The study of business psychology does not offer easy solutions. Awareness of cognitive bias does not automatically eliminate it. Knowing that you are prone to confirmation bias does not stop you from favoring information that supports your existing views. But awareness creates the possibility of intervention. It allows organizations to design systems that account for human frailty rather than pretending it does not exist.

The most successful investors, like Warren Buffett and Charlie Munger, have long understood this. Munger’s famous latticework of mental models is essentially a catalog of cognitive biases and psychological tendencies, organized into a framework for better decision making. Buffett’s insistence on a wide margin of safety is a psychological strategy as much as a financial one. It acknowledges that the investor will make errors, that the future is uncertain, and that the best defense against cognitive failure is to leave room for it.

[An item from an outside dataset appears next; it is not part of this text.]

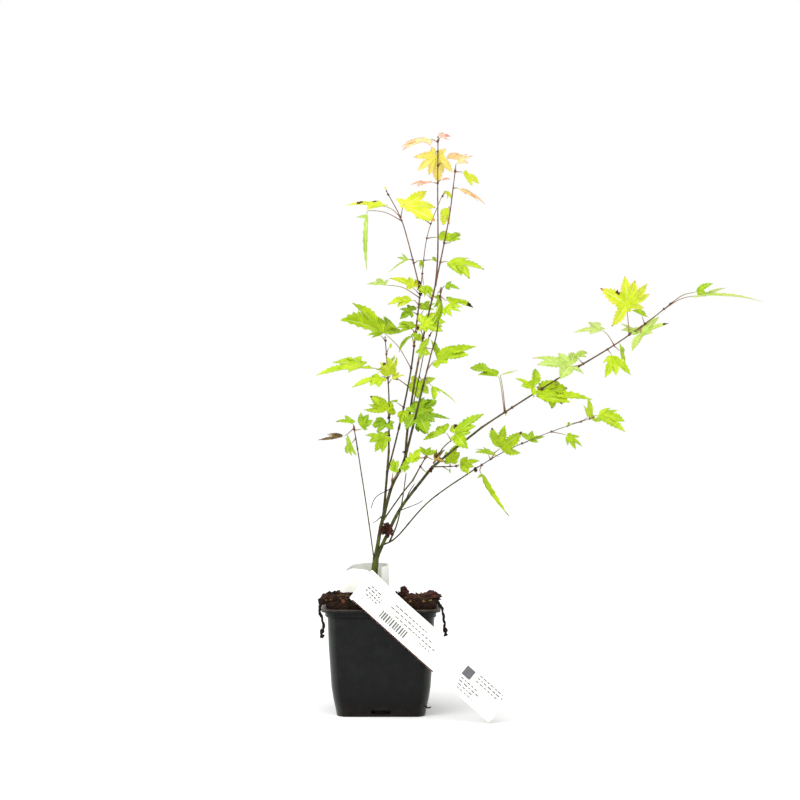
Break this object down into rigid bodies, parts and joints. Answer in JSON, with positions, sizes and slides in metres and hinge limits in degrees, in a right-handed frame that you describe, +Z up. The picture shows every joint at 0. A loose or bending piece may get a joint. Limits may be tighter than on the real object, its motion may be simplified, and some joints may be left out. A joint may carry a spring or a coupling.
{
  "type": "potted japanese maple",
  "caption": "Young Japanese maple with slender leafy stems forking low from a short trunk, in a square nursery pot of compost with a strip tag looped round its foot.",
  "frame": {"origin": "middle of the pot's flat underside", "axes": "+Z up; -Y is the front, where the tag hangs; +X is the side that the long low stems reach to"},
  "size_m": [0.338, 0.1143, 0.4421],
  "materials": {
    "pot": "satin",
    "compost": "rough",
    "bark_chip": "rough",
    "tag": "satin",
    "olive_bark": "satin",
    "plum_bark": "satin",
    "dead_wood": "rough",
    "leaves_lime": "satin",
    "leaves_gold": "satin",
    "leaves_orange": "satin",
    "leaves_pale": "satin",
    "leaves_deep": "satin"
  },
  "bodies": {
    "root": {"pot": "pot", "compost": "compost", "bark_chip_large": "bark_chip", "bark_chip_small": "bark_chip", "tag": "tag", "tag_loop": "tag", "trunk": "olive_bark", "left_bough": "olive_bark", "right_bough": "olive_bark", "front_bough": "olive_bark", "rear_bough": "plum_bark", "inner_bough": "plum_bark", "centre_bough": "plum_bark", "outer_bough": "plum_bark", "diagonal_bough": "plum_bark", "right_arm": "plum_bark", "low_bough": "plum_bark", "olive_twig": "plum_bark", "side_twig": "plum_bark", "dead_twig_left": "dead_wood", "dead_twig_right": "dead_wood", "dead_stub": "dead_wood", "dry_clump": "dead_wood", "root_strand_left": "dead_wood", "root_strand_right": "dead_wood", "centre_shoot_leaves": "leaves_gold", "top_left_leaves": "leaves_orange", "top_right_leaves": "leaves_orange", "outer_shoot_leaves": "leaves_lime", "slender_shoot_leaves": "leaves_lime", "inner_shoot_leaves": "leaves_lime", "upper_left_leaves": "leaves_gold", "upper_inner_leaves": "leaves_lime", "rear_shoot_leaves": "leaves_lime", "dark_sprig_leaves": "leaves_deep", "side_tip_leaves": "leaves_lime", "front_sprig_leaves": "leaves_lime", "diagonal_shoot_leaves": "leaves_gold", "right_twig_leaves": "leaves_gold", "flat_twig_leaves": "leaves_lime", "right_middle_leaves": "leaves_lime", "right_tip_leaves": "leaves_pale", "low_shoot_leaves": "leaves_lime"}
  },
  "joints": []
}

The same principle applies to business strategy. The best strategies are not just the ones with the highest expected return. They are the ones that are robust to human error. They are the ones that build in checkpoints, feedback loops, and escape hatches. They are the ones that acknowledge the limits of human cognition rather than ignoring them.

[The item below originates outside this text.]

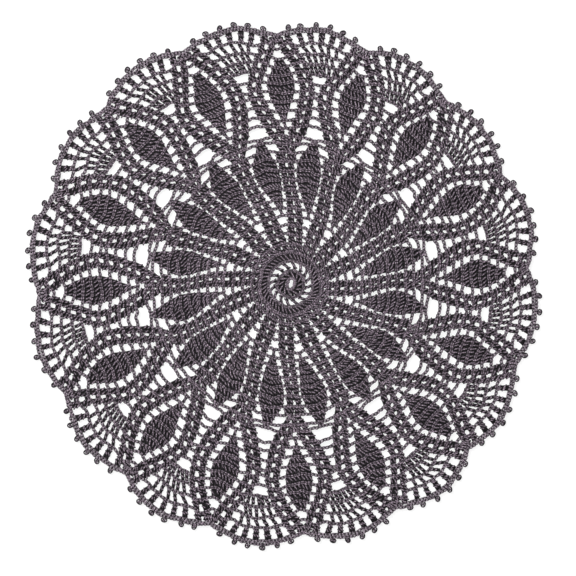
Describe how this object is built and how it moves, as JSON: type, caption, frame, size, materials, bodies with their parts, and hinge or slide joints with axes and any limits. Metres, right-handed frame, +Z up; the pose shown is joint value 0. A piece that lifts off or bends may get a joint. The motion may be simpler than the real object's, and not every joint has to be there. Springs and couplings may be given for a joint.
{
  "type": "lace doily",
  "caption": "Round crocheted lace doily of dark grey cotton, lying flat, with rings of leaf shapes and a scalloped edge of small knobs.",
  "frame": {"origin": "middle of the box round the doily, on the face that lies on the table", "axes": "+Z up out of the cloth, +Y towards the top of the picture, +X to its right"},
  "size_m": [0.3524, 0.36, 0.002],
  "materials": {
    "yarn": "matt mercerised cotton yarn, crocheted"
  },
  "bodies": {
    "root": {"doily": "yarn"}
  },
  "joints": []
}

As the pace of business accelerates and the complexity of the global economy increases, the importance of business psychology will only grow. Technology changes, markets change, but the human brain changes very slowly. The biases that shaped decisions in the boardrooms of ancient Rome are still operating in the boardrooms of modern corporations. Understanding them is not a luxury. It is a competitive necessity.

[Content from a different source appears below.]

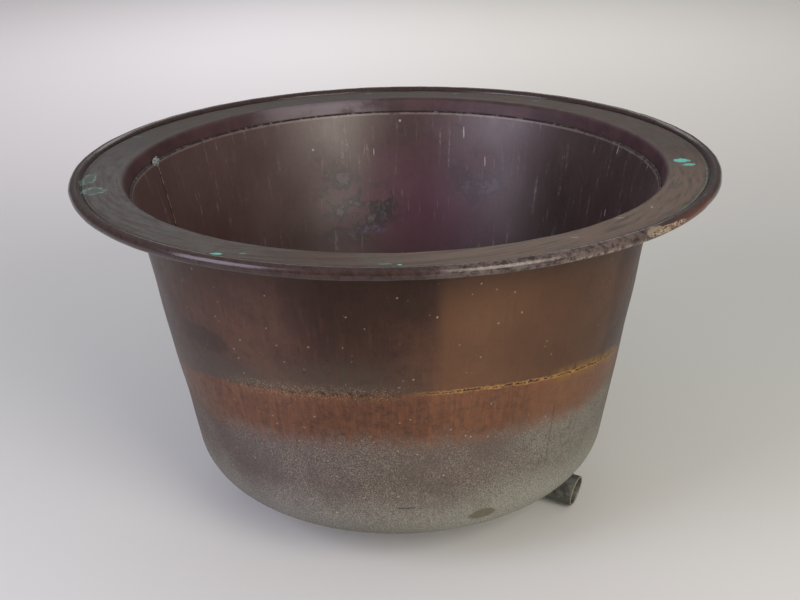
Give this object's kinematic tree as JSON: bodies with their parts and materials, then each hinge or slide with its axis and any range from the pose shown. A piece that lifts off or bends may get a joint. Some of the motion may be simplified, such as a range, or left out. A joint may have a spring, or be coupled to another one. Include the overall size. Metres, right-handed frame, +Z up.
{
  "type": "fire pit with grate",
  "caption": "Round copper fire pit bowl with tapered wall, dished bottom, wide flat rim with a rolled edge, low drain pipe and a lift-out iron bar grate.",
  "frame": {"origin": "on the bowl's axis, at the flattened middle of the dished bottom, which stands on the ground", "axes": "+Z up along the bowl's axis; -Y is the side seen in the picture; the drain pipe leaves towards +X and a little to -Y"},
  "size_m": [0.812, 0.8118, 0.4705],
  "materials": {
    "rim_copper": "aged copper, grey-green and brown patina, worn bright along the rolled edge",
    "wall_copper": "aged copper, brown to purple-grey patina, sooty",
    "pan_copper": "aged copper, pale speckled grey-green patina",
    "pipe_copper": "aged copper, dark grey-green",
    "rivet_copper": "hammered copper, brown",
    "braze": "brazing brass, dulled",
    "solder": "dull grey soft solder",
    "edge_iron": "black wrought iron rod, hidden in the rolled edge",
    "grate_iron": "forged iron, sooty with brown rust"
  },
  "bodies": {
    "vessel": {"rim_flange": "rim_copper", "rim_edge_rod": "edge_iron", "wall_sheet_front": "wall_copper", "wall_sheet_rear": "wall_copper", "wall_seam_left": "braze", "wall_seam_right": "braze", "pan_braze_ring": "braze", "collar_solder_ring": "solder", "bottom_pan": "pan_copper", "drain_pipe": "pipe_copper", "drain_saddle": "pipe_copper", "drain_rivets": "rivet_copper"},
    "grate": {"grate_ring": "grate_iron", "grate_cross_bar_front": "grate_iron", "grate_cross_bar_rear": "grate_iron", "grate_bar_1": "grate_iron", "grate_bar_2": "grate_iron", "grate_bar_3": "grate_iron", "grate_bar_4": "grate_iron", "grate_bar_5": "grate_iron", "grate_bar_6": "grate_iron", "grate_bar_7": "grate_iron", "grate_bar_8": "grate_iron", "grate_bar_9": "grate_iron", "grate_bar_10": "grate_iron", "grate_bar_11": "grate_iron", "grate_leg_1": "grate_iron", "grate_leg_2": "grate_iron", "grate_leg_3": "grate_iron", "grate_leg_4": "grate_iron"}
  },
  "joints": [
    {"name": "grate_lift", "type": "slide", "parent": "vessel", "child": "grate", "axis": [0, 0, 1], "range_m": [0, 0.5]}
  ]
}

The executives who flew to Washington on private jets in 2008 were not uniquely flawed. They were normal humans operating in a psychological environment that made it nearly impossible to see their own situation clearly. The question for every leader, every investor, and every decision maker is whether they are doing the work to understand their own psychology, or whether they are destined to repeat the same pattern, blind to the forces that shape their choices until those choices have already been made.